Dataset excerpts:

----------------------------------------

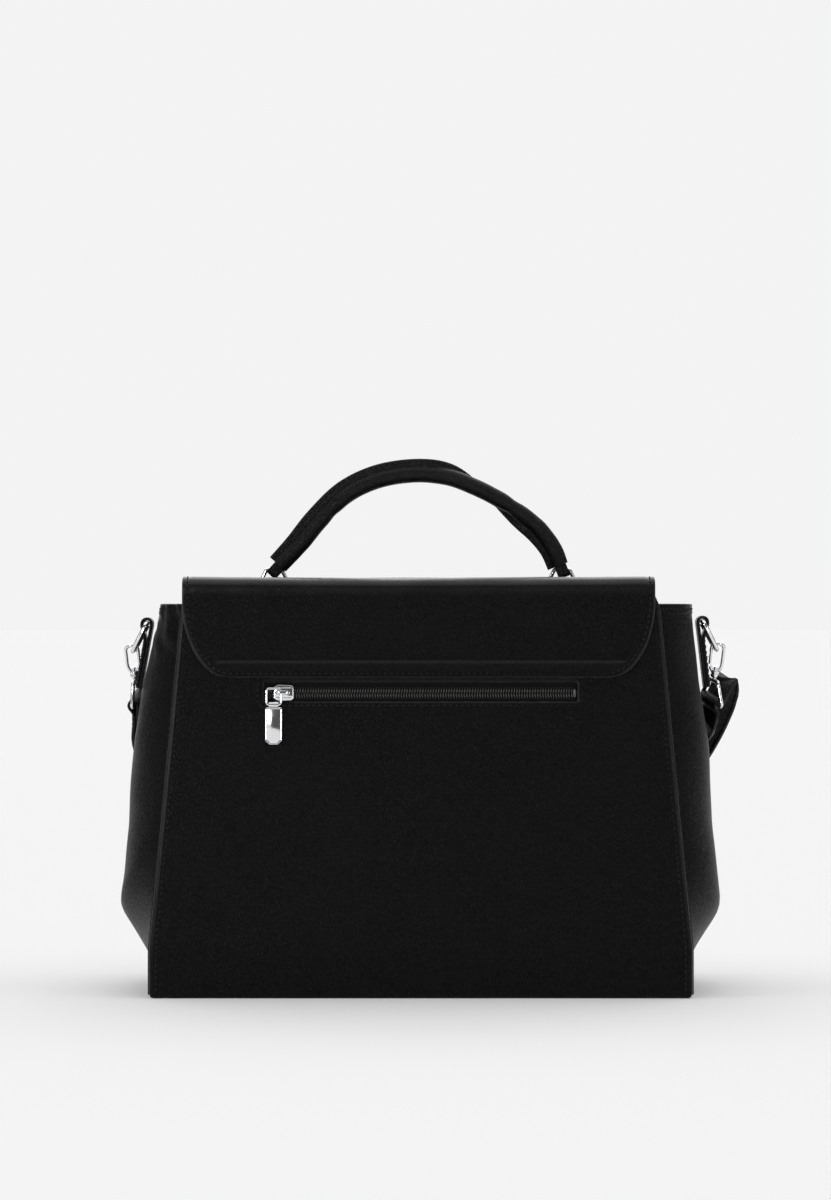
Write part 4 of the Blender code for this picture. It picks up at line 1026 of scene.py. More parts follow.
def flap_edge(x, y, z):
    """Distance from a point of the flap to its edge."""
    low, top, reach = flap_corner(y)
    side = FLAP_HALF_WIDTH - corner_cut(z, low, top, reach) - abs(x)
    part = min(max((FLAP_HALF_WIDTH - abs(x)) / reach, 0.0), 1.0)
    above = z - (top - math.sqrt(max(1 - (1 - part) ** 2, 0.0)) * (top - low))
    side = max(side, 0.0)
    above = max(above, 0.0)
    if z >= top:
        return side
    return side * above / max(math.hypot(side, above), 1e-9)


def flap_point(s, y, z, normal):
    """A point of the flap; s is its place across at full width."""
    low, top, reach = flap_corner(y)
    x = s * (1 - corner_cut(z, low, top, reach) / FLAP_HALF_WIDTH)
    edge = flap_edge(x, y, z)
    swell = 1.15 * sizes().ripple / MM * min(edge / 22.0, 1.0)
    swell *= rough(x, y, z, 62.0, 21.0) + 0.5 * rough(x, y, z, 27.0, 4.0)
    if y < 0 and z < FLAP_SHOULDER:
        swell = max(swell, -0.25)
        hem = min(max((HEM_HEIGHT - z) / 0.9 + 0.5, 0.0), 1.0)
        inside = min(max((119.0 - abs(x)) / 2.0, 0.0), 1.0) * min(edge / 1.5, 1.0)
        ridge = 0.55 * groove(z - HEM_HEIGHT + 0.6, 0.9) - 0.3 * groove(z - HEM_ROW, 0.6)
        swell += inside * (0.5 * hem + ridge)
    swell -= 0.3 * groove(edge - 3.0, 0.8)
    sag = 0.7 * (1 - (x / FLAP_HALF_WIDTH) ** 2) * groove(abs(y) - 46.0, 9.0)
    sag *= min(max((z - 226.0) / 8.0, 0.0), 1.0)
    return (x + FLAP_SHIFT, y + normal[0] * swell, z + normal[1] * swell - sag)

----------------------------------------

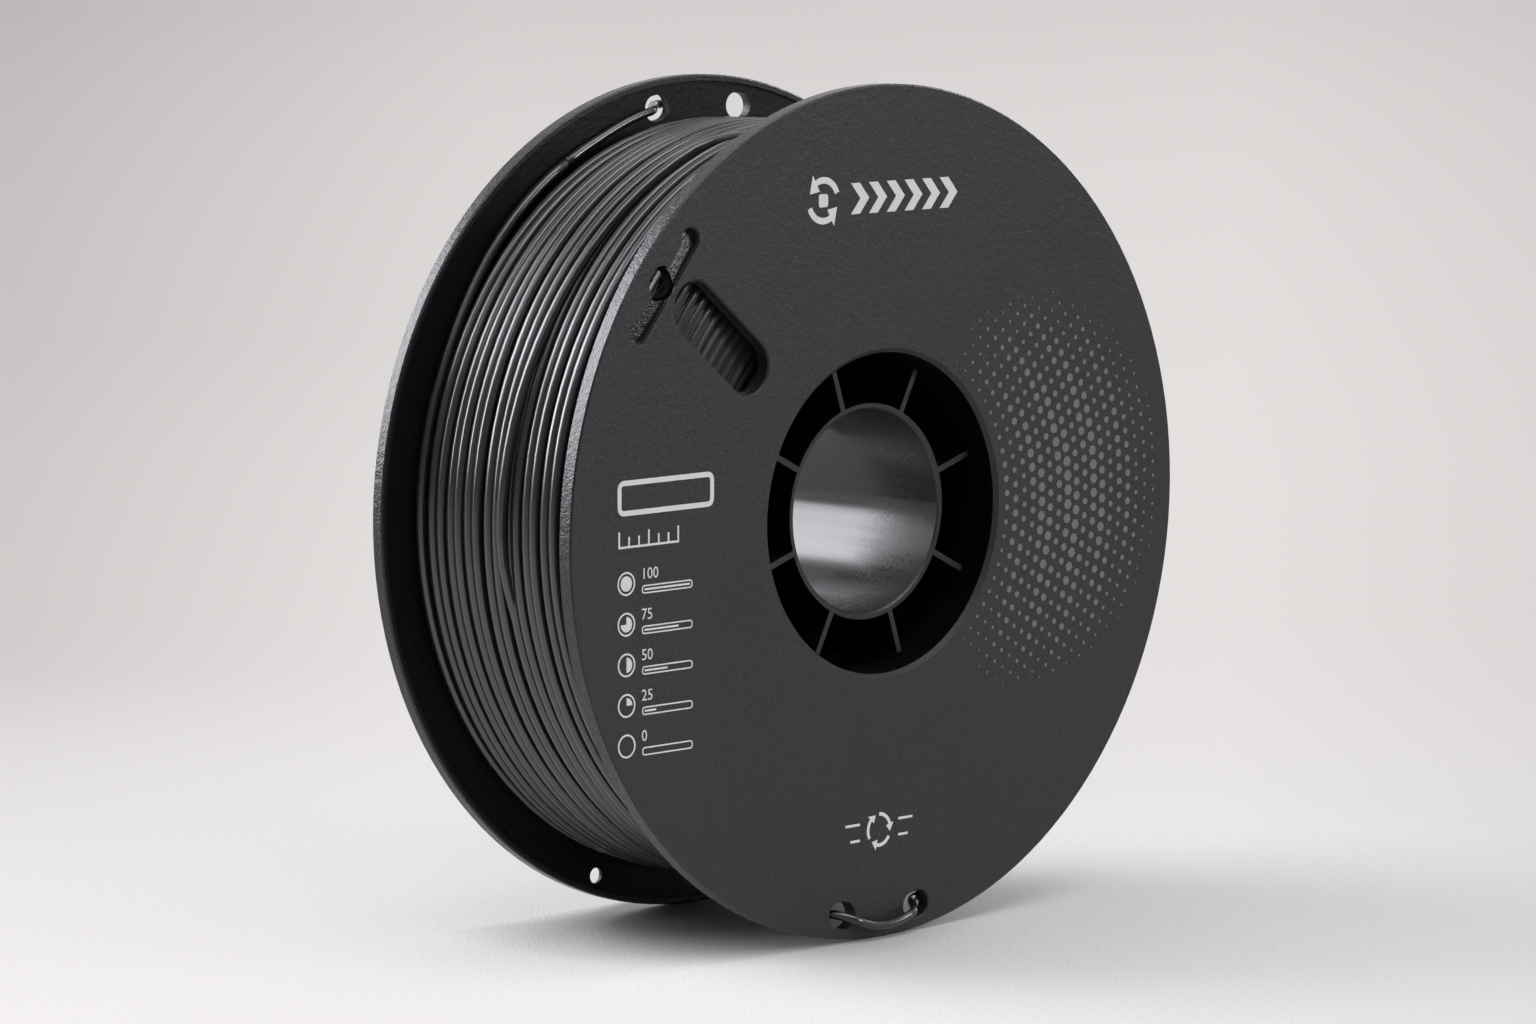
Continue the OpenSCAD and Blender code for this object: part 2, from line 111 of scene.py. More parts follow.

----------------------------------------

What you should do: Quote nothing but the lines that run from the line containing "Write part 4" through the line containing "return (x +", keeping both of them word for word.

Solution for this problem:
Write part 4 of the Blender code for this picture. It picks up at line 1026 of scene.py. More parts follow.
def flap_edge(x, y, z):
    """Distance from a point of the flap to its edge."""
    low, top, reach = flap_corner(y)
    side = FLAP_HALF_WIDTH - corner_cut(z, low, top, reach) - abs(x)
    part = min(max((FLAP_HALF_WIDTH - abs(x)) / reach, 0.0), 1.0)
    above = z - (top - math.sqrt(max(1 - (1 - part) ** 2, 0.0)) * (top - low))
    side = max(side, 0.0)
    above = max(above, 0.0)
    if z >= top:
        return side
    return side * above / max(math.hypot(side, above), 1e-9)


def flap_point(s, y, z, normal):
    """A point of the flap; s is its place across at full width."""
    low, top, reach = flap_corner(y)
    x = s * (1 - corner_cut(z, low, top, reach) / FLAP_HALF_WIDTH)
    edge = flap_edge(x, y, z)
    swell = 1.15 * sizes().ripple / MM * min(edge / 22.0, 1.0)
    swell *= rough(x, y, z, 62.0, 21.0) + 0.5 * rough(x, y, z, 27.0, 4.0)
    if y < 0 and z < FLAP_SHOULDER:
        swell = max(swell, -0.25)
        hem = min(max((HEM_HEIGHT - z) / 0.9 + 0.5, 0.0), 1.0)
        inside = min(max((119.0 - abs(x)) / 2.0, 0.0), 1.0) * min(edge / 1.5, 1.0)
        ridge = 0.55 * groove(z - HEM_HEIGHT + 0.6, 0.9) - 0.3 * groove(z - HEM_ROW, 0.6)
        swell += inside * (0.5 * hem + ridge)
    swell -= 0.3 * groove(edge - 3.0, 0.8)
    sag = 0.7 * (1 - (x / FLAP_HALF_WIDTH) ** 2) * groove(abs(y) - 46.0, 9.0)
    sag *= min(max((z - 226.0) / 8.0, 0.0), 1.0)
    return (x + FLAP_SHIFT, y + normal[0] * swell, z + normal[1] * swell - sag)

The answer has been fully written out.